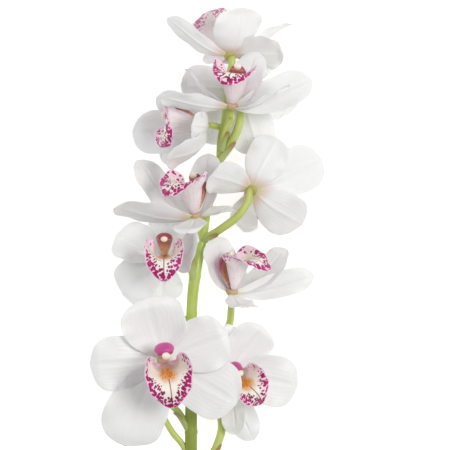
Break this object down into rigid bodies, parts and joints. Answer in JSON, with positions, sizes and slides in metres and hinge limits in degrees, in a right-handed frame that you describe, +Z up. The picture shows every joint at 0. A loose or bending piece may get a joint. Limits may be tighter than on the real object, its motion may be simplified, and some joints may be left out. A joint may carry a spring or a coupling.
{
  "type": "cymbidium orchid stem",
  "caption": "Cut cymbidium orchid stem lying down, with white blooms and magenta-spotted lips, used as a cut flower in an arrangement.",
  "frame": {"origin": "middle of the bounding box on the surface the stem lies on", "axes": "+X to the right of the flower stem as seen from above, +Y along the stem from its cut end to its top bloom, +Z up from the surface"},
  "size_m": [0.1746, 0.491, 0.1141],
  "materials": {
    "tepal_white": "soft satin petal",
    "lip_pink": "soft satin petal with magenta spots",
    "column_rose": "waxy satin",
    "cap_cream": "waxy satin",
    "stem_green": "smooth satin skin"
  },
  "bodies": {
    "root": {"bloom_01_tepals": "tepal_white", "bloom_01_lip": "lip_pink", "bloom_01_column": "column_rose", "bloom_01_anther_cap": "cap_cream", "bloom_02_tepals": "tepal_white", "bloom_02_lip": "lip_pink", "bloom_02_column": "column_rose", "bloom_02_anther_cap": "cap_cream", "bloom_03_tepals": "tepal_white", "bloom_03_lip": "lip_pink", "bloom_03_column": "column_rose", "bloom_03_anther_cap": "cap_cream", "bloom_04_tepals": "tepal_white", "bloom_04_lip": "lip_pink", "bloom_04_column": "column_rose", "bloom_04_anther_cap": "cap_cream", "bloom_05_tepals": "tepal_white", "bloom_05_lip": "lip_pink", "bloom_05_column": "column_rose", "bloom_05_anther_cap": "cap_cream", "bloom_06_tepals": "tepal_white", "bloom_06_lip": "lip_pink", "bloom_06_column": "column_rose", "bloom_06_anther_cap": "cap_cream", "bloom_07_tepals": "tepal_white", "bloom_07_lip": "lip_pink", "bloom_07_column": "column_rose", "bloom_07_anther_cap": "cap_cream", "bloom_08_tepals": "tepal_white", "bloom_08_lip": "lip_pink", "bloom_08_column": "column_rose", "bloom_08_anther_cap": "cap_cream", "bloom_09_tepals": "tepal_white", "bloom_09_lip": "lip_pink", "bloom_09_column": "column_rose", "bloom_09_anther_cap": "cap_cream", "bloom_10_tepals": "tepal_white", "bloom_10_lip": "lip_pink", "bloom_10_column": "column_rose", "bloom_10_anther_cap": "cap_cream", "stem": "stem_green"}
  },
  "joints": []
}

++++

** CHALLENGE **
Each line must be given again exactly as written above.

** SOLUTION **
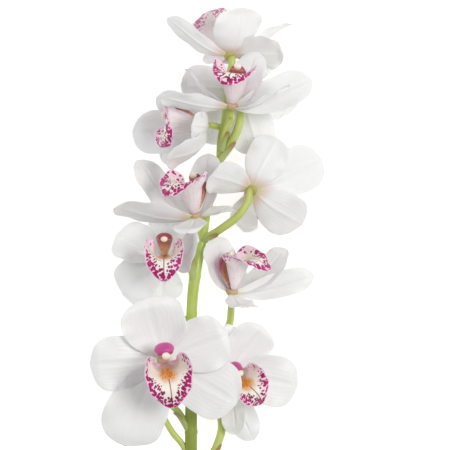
Break this object down into rigid bodies, parts and joints. Answer in JSON, with positions, sizes and slides in metres and hinge limits in degrees, in a right-handed frame that you describe, +Z up. The picture shows every joint at 0. A loose or bending piece may get a joint. Limits may be tighter than on the real object, its motion may be simplified, and some joints may be left out. A joint may carry a spring or a coupling.
{
  "type": "cymbidium orchid stem",
  "caption": "Cut cymbidium orchid stem lying down, with white blooms and magenta-spotted lips, used as a cut flower in an arrangement.",
  "frame": {"origin": "middle of the bounding box on the surface the stem lies on", "axes": "+X to the right of the flower stem as seen from above, +Y along the stem from its cut end to its top bloom, +Z up from the surface"},
  "size_m": [0.1746, 0.491, 0.1141],
  "materials": {
    "tepal_white": "soft satin petal",
    "lip_pink": "soft satin petal with magenta spots",
    "column_rose": "waxy satin",
    "cap_cream": "waxy satin",
    "stem_green": "smooth satin skin"
  },
  "bodies": {
    "root": {"bloom_01_tepals": "tepal_white", "bloom_01_lip": "lip_pink", "bloom_01_column": "column_rose", "bloom_01_anther_cap": "cap_cream", "bloom_02_tepals": "tepal_white", "bloom_02_lip": "lip_pink", "bloom_02_column": "column_rose", "bloom_02_anther_cap": "cap_cream", "bloom_03_tepals": "tepal_white", "bloom_03_lip": "lip_pink", "bloom_03_column": "column_rose", "bloom_03_anther_cap": "cap_cream", "bloom_04_tepals": "tepal_white", "bloom_04_lip": "lip_pink", "bloom_04_column": "column_rose", "bloom_04_anther_cap": "cap_cream", "bloom_05_tepals": "tepal_white", "bloom_05_lip": "lip_pink", "bloom_05_column": "column_rose", "bloom_05_anther_cap": "cap_cream", "bloom_06_tepals": "tepal_white", "bloom_06_lip": "lip_pink", "bloom_06_column": "column_rose", "bloom_06_anther_cap": "cap_cream", "bloom_07_tepals": "tepal_white", "bloom_07_lip": "lip_pink", "bloom_07_column": "column_rose", "bloom_07_anther_cap": "cap_cream", "bloom_08_tepals": "tepal_white", "bloom_08_lip": "lip_pink", "bloom_08_column": "column_rose", "bloom_08_anther_cap": "cap_cream", "bloom_09_tepals": "tepal_white", "bloom_09_lip": "lip_pink", "bloom_09_column": "column_rose", "bloom_09_anther_cap": "cap_cream", "bloom_10_tepals": "tepal_white", "bloom_10_lip": "lip_pink", "bloom_10_column": "column_rose", "bloom_10_anther_cap": "cap_cream", "stem": "stem_green"}
  },
  "joints": []
}